Toutefois, les demandeurs n’ont pas fait la preuve d’une « implosion » ou d’un « cataclysme » dans le réseau de la santé, ont rétorqué les avocats du gouvernement. « Il n’y a pas de preuve que les usagers ne recevront pas leurs soins », a plaidé MFrançois-Alexandre Gagné.

Il faut d’ailleurs « présumer » à cette étape que la mesure du gouvernement a été « prise pour le bien-être, malgré les effets hypothétiques sur les soins », a ajouté MStéphanie Garon, du Procureur général du Québec. D’autre part, la vaccination demeure « la solution efficace pour éviter les risques de transmission », a rappelé MGaron.

Pas « contre la vaccination »

Les demandeurs ne sont pas « contre la vaccination », a assuré MManole. Selon elle, il serait simplement possible de continuer de tester les travailleurs de la santé non vaccinés, sans provoquer une « tragédie ». « Il faut prendre pour acquis que cette mesure [les tests fréquents] est suffisante pour protéger la situation. Mais le 15 novembre, elle n’est plus suffisante ? », s’est-elle questionnée.

Les opposants font d’ailleurs face à un « préjudice sérieux et irréparable », puisqu’ils devront choisir entre « se faire vacciner contre leur gré » et subvenir aux besoins de leur famille. « C’est contraire à l’inviolabilité de la personne, c’est une injection dans la peau. On ne peut pas se faire ‟dévacciner”. C’est permanent », a plaidé MManole.

Il ne s’agit en rien d’un préjudice « sérieux », selon les avocats du gouvernement.

Il y a des sacrifices, ça, c’est certain. Je ne vais pas qualifier ça de sacrifice mineur. Mais ça demeure un préjudice économique.

MFrançois-Alexandre Gagné, avocat du gouvernement

Plus d’une centaine de déclarations sous serment de travailleurs de la santé ont été déposées, dont celles de huit médecins qui refusent de se faire vacciner. Parmi ceux-ci, un médecin de famille, le DJacques-Christian Brault, déplore que ses patients soient plongés dans l’« insécurité », alors que le cardiologue François Marchand souligne le « danger définitif pour ses patients ».

Une médecin en santé publique dans le Bas-Saint-Laurent, la Dre Marie-Andrée Pigeon, souligne qu’elle ne sera pas remplacée, tandis que la Dre Carole Xavier, médecin spécialiste en anatomie pathologique, ne sera plus en mesure de poser des centaines de diagnostics par mois.

Des centaines de citoyens ont assisté à l’audience de façon virtuelle mercredi matin. Fait inusité, plusieurs opposants ont accusé en direct le juge d’être « corrompu » et « partial ».

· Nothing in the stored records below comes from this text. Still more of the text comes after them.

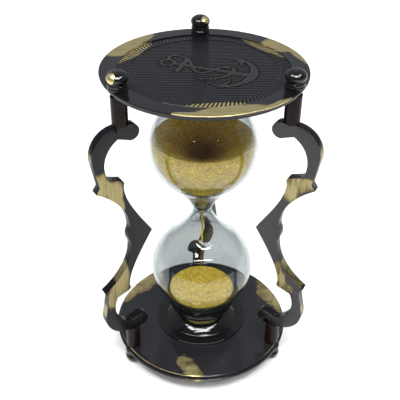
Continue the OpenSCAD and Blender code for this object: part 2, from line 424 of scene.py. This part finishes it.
def glass_material(name):
    """Soda glass with a faint grey-blue tint, slightly uneven from hand blowing."""
    s = Shader(name)
    s.shade(Base_Color=(0.775, 0.79, 0.805, 1), IOR=1.5, Transmission_Weight=1.0,
            Roughness=s.span(s.noise(3, 3)["Fac"], 0.4, 0.8, 0.0, 0.03),
            Normal=s.bump(s.noise((9, 9, 14), 2)["Fac"], 0.4, 0.15))
    clear = s.add("BsdfTransparent", {"Color": (0.86, 0.88, 0.9, 1)})
    shadow = s.add("LightPath").outputs["Is Shadow Ray"]
    both = s.add("MixShader", {0: shadow, 1: s.surface.outputs[0], 2: clear.outputs[0]})
    s.tree.links.new(both.outputs[0], s.output.inputs["Surface"])
    depth = s.add("VolumeAbsorption", {"Color": (0.76, 0.8, 0.79, 1), "Density": 600.0})
    s.tree.links.new(depth.outputs[0], s.output.inputs["Volume"])
    return s.material


def cork_material(name):
    """Cork: warm brown with dark pores."""
    s = Shader(name)
    pores = s.add("TexVoronoi", {"Vector": s.place, "Scale": 1 / (0.9 * MM)})
    colour = s.ramp(pores.outputs["Distance"], (0.05, (0.09, 0.045, 0.02)), (0.3, (0.38, 0.22, 0.1)),
                    (0.8, (0.5, 0.32, 0.17)))
    blotches = s.ramp(s.noise(2, 4)["Fac"], (0.3, (0.3, 0.17, 0.08)), (0.7, (0.6, 0.42, 0.24)))
    s.shade(Base_Color=s.mix(0.3, colour, blotches),
            Roughness=s.span(pores.outputs["Distance"], 0.0, 0.6, 0.95, 0.8),
            Normal=s.bump(pores.outputs["Distance"], 0.6, 0.2))
    return s.material


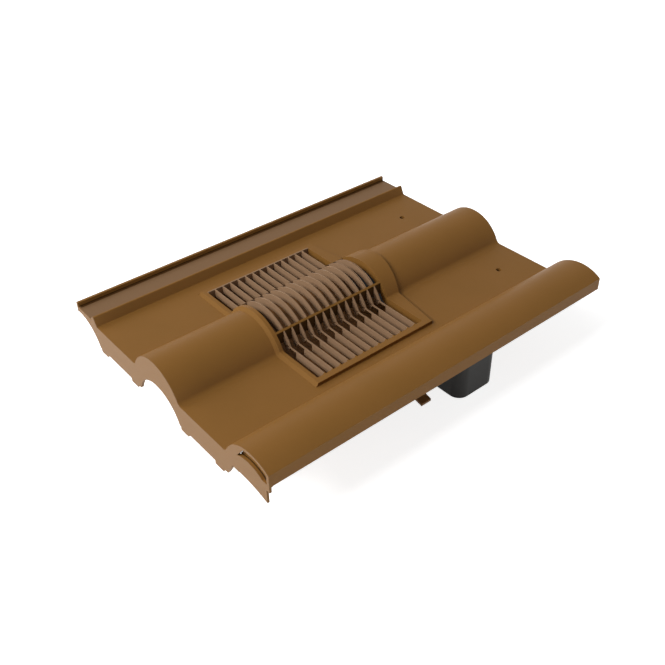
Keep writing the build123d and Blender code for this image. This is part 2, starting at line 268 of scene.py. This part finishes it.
# Even light from all round, which the camera sees as plain white
def makeWorld(settings):
    world = bpy.data.worlds.new("studioWorld")
    tree = newTree(world)
    soft = addNode(tree, "ShaderNodeBackground", (-200, 0),
                   {"Color": colour(settings["paint"]), "Strength": settings["strength"]})
    backdrop = addNode(tree, "ShaderNodeBackground", (-200, -200),
                       {"Color": white, "Strength": settings["seenStrength"]})
    mix = addNode(tree, "ShaderNodeMixShader", (0, 0),
                  links=[("Fac", addSeen(tree), 0), (1, soft, 0), (2, backdrop, 0)])
    addNode(tree, "ShaderNodeOutputWorld", (200, 0), links=[("Surface", mix, 0)])
    bpy.context.scene.world = world
    print("world made")


# The point that far from the tile's centre. A turn of 0 is at the tail, 90 at the side lap.
def pointAround(settings):
    turn = Matrix.Rotation(radians(settings["turn"]), 3, "Z")
    rise = Matrix.Rotation(-radians(settings["height"]), 3, "X")
    return tileCentre + turn @ rise @ Vector((0, -settings["away"], 0))


tailLight = {"name": "tailLight", "turn": 355, "height": 42, "away": 4.0, "size": 1.8,
             "power": 143}
leftLight = {"name": "leftLight", "turn": 300, "height": 28, "away": 4.0, "size": 2.4,
             "power": 92}
rightLight = {"name": "rightLight", "turn": 88, "height": 5, "away": 4.0, "size": 2.4,
              "power": 52}


def addLight(settings):
    place = pointAround(settings)
    bpy.ops.object.light_add(type="AREA", location=place)
    light = bpy.context.object
    light.name = settings["name"]
    light.data.size = settings["size"]
    light.data.energy = settings["power"]
    light.rotation_euler = (tileCentre - place).to_track_quat("-Z", "Y").to_euler()
    print("light", settings["name"])


# aside is how far the aim lies from the tile's centre
photoCamera = {"lens": 46.54, "sensor": 36, "turn": 50.83, "height": 37.19, "roll": -1.12,
               "away": 0.8383, "aside": (0.0361, -0.0381, 0), "nearest": 0.01}


def addCamera(settings):
    bpy.ops.object.camera_add(location=pointAround(settings) + Vector(settings["aside"]))
    camera = bpy.context.object
    turn = Matrix.Rotation(radians(settings["turn"]), 3, "Z")
    tilt = Matrix.Rotation(pi / 2 - radians(settings["height"]), 3, "X")
    roll = Matrix.Rotation(radians(settings["roll"]), 3, "Z")
    camera.rotation_euler = (turn @ tilt @ roll).to_euler()
    camera.data.lens = settings["lens"]
    camera.data.sensor_width = settings["sensor"]
    camera.data.clip_start = settings["nearest"]
    bpy.context.scene.camera = camera
    print("camera set")


for plastic in (tilePlastic, trayPlastic, spigotPlastic):
    dressPiece(plastic)
makeFloor(studioFloor)
makeWorld(studioWorld)
for light in (tailLight, leftLight, rightLight):
    addLight(light)
addCamera(photoCamera)
bpy.context.scene.view_settings.view_transform = "Standard"
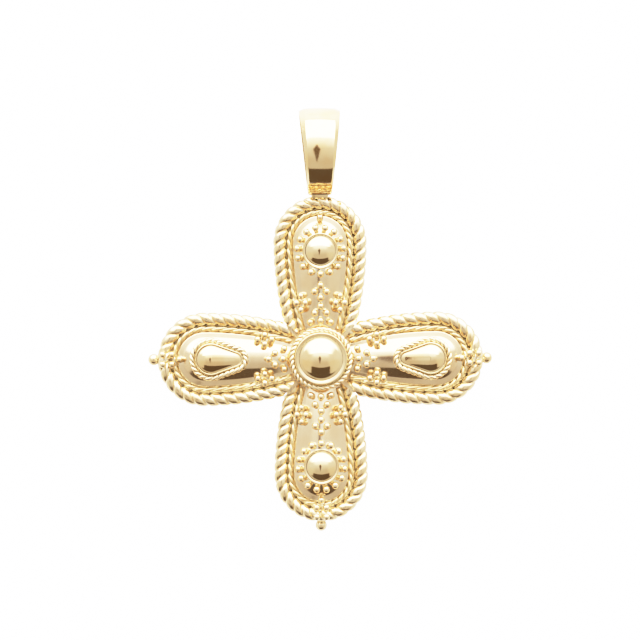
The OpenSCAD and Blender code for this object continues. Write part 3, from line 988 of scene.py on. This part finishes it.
def tearWireMesh(arm):
    grown = gap + tear["bandThickness"] + gap + tearRing["diameter"] / 2
    runEnd = 2 * sum(tearRuns(grown))
    count = tearRing["turns"] * tearRing["pointsPerTurn"]
    path = []
    for i in range(count):
        x, y, heading = tearOutlineAt(grown, runEnd * i / count)
        path.append((x, y, onPetal(x, y, tearRing["diameter"] / 2), heading))
    hand = tearRing["hand"][arm] / tearRing["pointsPerTurn"]
    twists = [tearRing["phase"][arm] + hand * i for i in range(count)]
    return twistedMesh(path, twists, tearRing, True)


for arm in ("left", "right"):
    turn = armTurn[arm]
    finished(arm + "Boss", tearBossMesh(), arm + "_boss", "polishedGold", turn, sharpness=60)
    finished(arm + "Bezel", tearBezelMesh(), arm + "_bezel", "polishedGold", turn, sharpness=60)
    finished(arm + "Wire", tearWireMesh(arm), arm + "_wire", "ropeGold", turn)
print("teardrop bosses are set")


# Granules on the petals, round the round bosses and at the arms' ends

granule = {
    "diameter": 0.86,
    "pyramidAt": 4.56,
    "pyramidStep": 15.6,
    "pairAt": 5.5,
    "pairHalf": 0.72,
    "pointAt": 6.3,
    "sideFourAt": 6.72,
    "sideFourAcross": 2.35,
    "sideFourHalf": (0.54, 0.84),
    "axisFourAt": 8.07,
    "axisFourHalf": (0.72, 0.75),
    "endAt": 17.0,
    "segments": 24,
    "rings": 14,
    "spread": 0.02,
}
seeds = {"petal": 11, "beads": 31, "tip": 51}
tips = {"ball": 1.4, "ballAt": 20.05, "ballZ": 0.74, "outerAt": 19.0, "innerAt": 17.9, "pairHalf": 0.58}
granuleRadius = granule["diameter"] / 2


def onInnerWire(across, along, radius):
    reach = innerWire["diameter"] / 2 + radius + gap
    away = abs(across) - borderWidth(innerWire["inset"], along)
    if along > armEndAt:
        away = math.hypot(across, along - armEndAt) - (cross["armEndRadius"] - innerWire["inset"])
    return innerWire["centreZ"] + math.sqrt(max(0, reach ** 2 - away ** 2))


def onRope(across, along, radius):
    reach = rope["seat"] / 2 + radius + gap
    away = math.hypot(across, along - armEndAt) - (cross["armEndRadius"] - rope["seat"] / 2)
    return ropeZ + math.sqrt(reach ** 2 - away ** 2)


def onPetalOrWire(x, y):
    return x, y, max(onPetal(x, y, granuleRadius), onInnerWire(x, y, granuleRadius))


def fourGranules(across, along, half):
    spots = []
    for stepX, stepY in ((1, 0), (-1, 0), (0, 1), (0, -1)):
        x = across + stepX * half[0]
        y = along + stepY * half[1]
        spots.append(onPetalOrWire(x, y))
    return spots


def petalGranules(axisFour):
    spots = []
    for i in (-1, 0, 1):
        x, y, turn = arcAt(0, 0, granule["pyramidAt"], math.radians(90 + i * granule["pyramidStep"]))
        spots.append((x, y, onPetal(x, y, granuleRadius)))
    for side in (-1, 1):
        x = side * granule["pairHalf"]
        spots.append((x, granule["pairAt"], onPetal(x, granule["pairAt"], granuleRadius)))
    spots.append((0, granule["pointAt"], onPetal(0, granule["pointAt"], granuleRadius)))
    for side in (-1, 1):
        across = side * granule["sideFourAcross"]
        spots += fourGranules(across, granule["sideFourAt"], granule["sideFourHalf"])
    if axisFour:
        spots += fourGranules(0, granule["axisFourAt"], granule["axisFourHalf"])
    spots.append(onPetalOrWire(0, granule["endAt"]))
    return spots


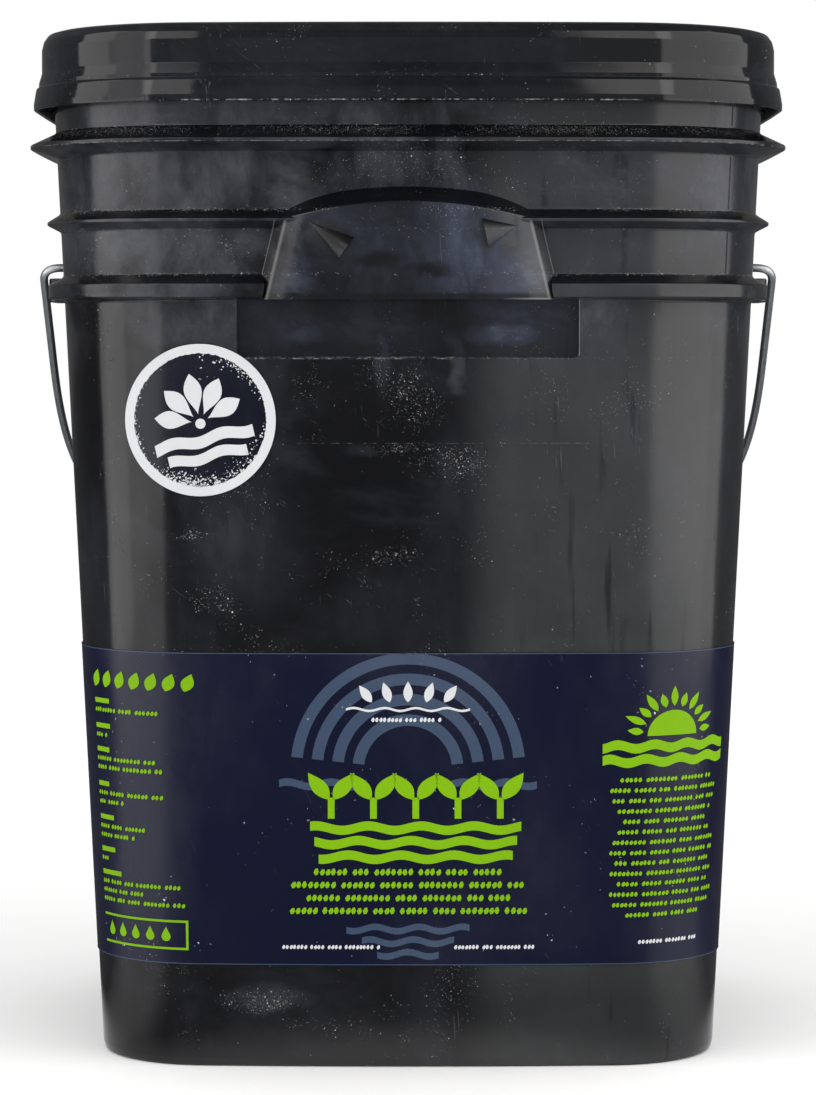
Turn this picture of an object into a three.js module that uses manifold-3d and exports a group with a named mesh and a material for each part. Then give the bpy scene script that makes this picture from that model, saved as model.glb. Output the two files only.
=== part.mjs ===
// Rectangular plastic pail with a press-on lid, a wire bail with a roller grip, a wrap label and a
// round sticker. Millimetres, +Z up. The origin is the centre of the base's underside, and the side
// with the finger grip faces -Y.
//
// Every wall follows one plan outline: four slightly bowed sides joined by four round corners. A
// section through the wall is drawn as [offset, height] pairs, where the offset is measured outward
// from that outline at the base, and is swept once round it.
import * as THREE from "three";
import { mergeVertices } from "three/addons/utils/BufferGeometryUtils.js";
import Module from "manifold-3d";

const wasm = await Module();
wasm.setup();

// ---- Driving dimensions -------------------------------------------------------------------------

// Plan outline of the base.
const halfWidth = 123.2;
const halfDepth = 112.5;
const cornerRadius = 44;
const sideBow = 5000; // radius of the bow of the two side walls
const frontBow = 1400; // and of the front and back walls

// Walls of the pail.
const wallLean = 0.05; // outward offset gained per millimetre of height
const wallThickness = 2.4;
const floorThickness = 2.6;
const rimTop = 402;
const rimBead = { under: 393, low: 394.4, high: 398.6, reach: 21.1 };
const baseEdge = [
  [-5, 0],
  [-1.6, 1.4],
];
const baseEdgeTop = 5.5;
const rimEdge = [
  [20, 401.4],
  [19.2, rimTop],
];
const floorEdge = [
  [-11, floorThickness],
  [-4.4, 5],
];
const floorEdgeTop = 10;

// Hoops round the pail below the lid, from the top down. Each has its heights at the wall (under,
// top) and at its edge (low, high), and how far its edge reaches.
const stackingRib = { under: 357.6, low: 360.8, high: 362.4, top: 367.2, reach: 28.5 };
const middleRib = { under: 327.8, low: 330.6, high: 331.8, top: 335, reach: 21.9 };
const bailRib = { under: 300.5, low: 301.3, high: 306.7, top: 310.1, reach: 21.5 };

// Finger grip in the front wall: a hood that is open below, over a pocket pressed into the wall.
const gripFace = 25; // offset of the hood's flat face
const gripBevel = 5; // width of its sloped border
const gripSlope = 8; // how far that border falls back
const gripTopHalf = 47.1;
const gripBottomHalf = 54.2;
const gripShoulder = 330.7;
const gripCrown = 337.6;
const pocketHalf = 66.1;
const pocketFloor = 278;
const pocketDepth = -1; // offset of the pocket's back wall
const pocketCorner = 7;
const clearForward = 60; // offset that clears all of the front wall, for cuts

// Two cone-shaped bosses on the hood, each from its tip to the middle of its wide end, as [x, z].
const gripCones = [
  { tip: [-37.8, 330.2], base: [-23.7, 320], radius: 5.2 },
  { tip: [42.2, 328.6], base: [29.6, 325.9], radius: 5.8 },
];
const coneFlattening = 0.45;
const coneFacets = 12;

// Ears and pivots of the bail, on the two side walls.
const pivotHeight = 315.2;
const pivotBore = 2.1;
const boreFacets = 16;
const bossFacets = 20;
const boreFloor = 138.6; // distance of the bore's blind end from the middle of the pail
const bossRadius = 8.5;
const bossFace = 144;
const earFace = 149.4;
const earHalf = 19;
const earTop = 310.5;
const earCorner = 4;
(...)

« Tous les commentaires que vous faites entre vous, que le juge est partial, que le juge est un idiot, on les voit. C’est mon travail de comprendre. Il n’y a rien de partial », a déclaré le juge Yergeau. La plateforme virtuelle n’était plus accessible au public et aux journalistes en après-midi.

Le juge rendra sa décision le 15 novembre.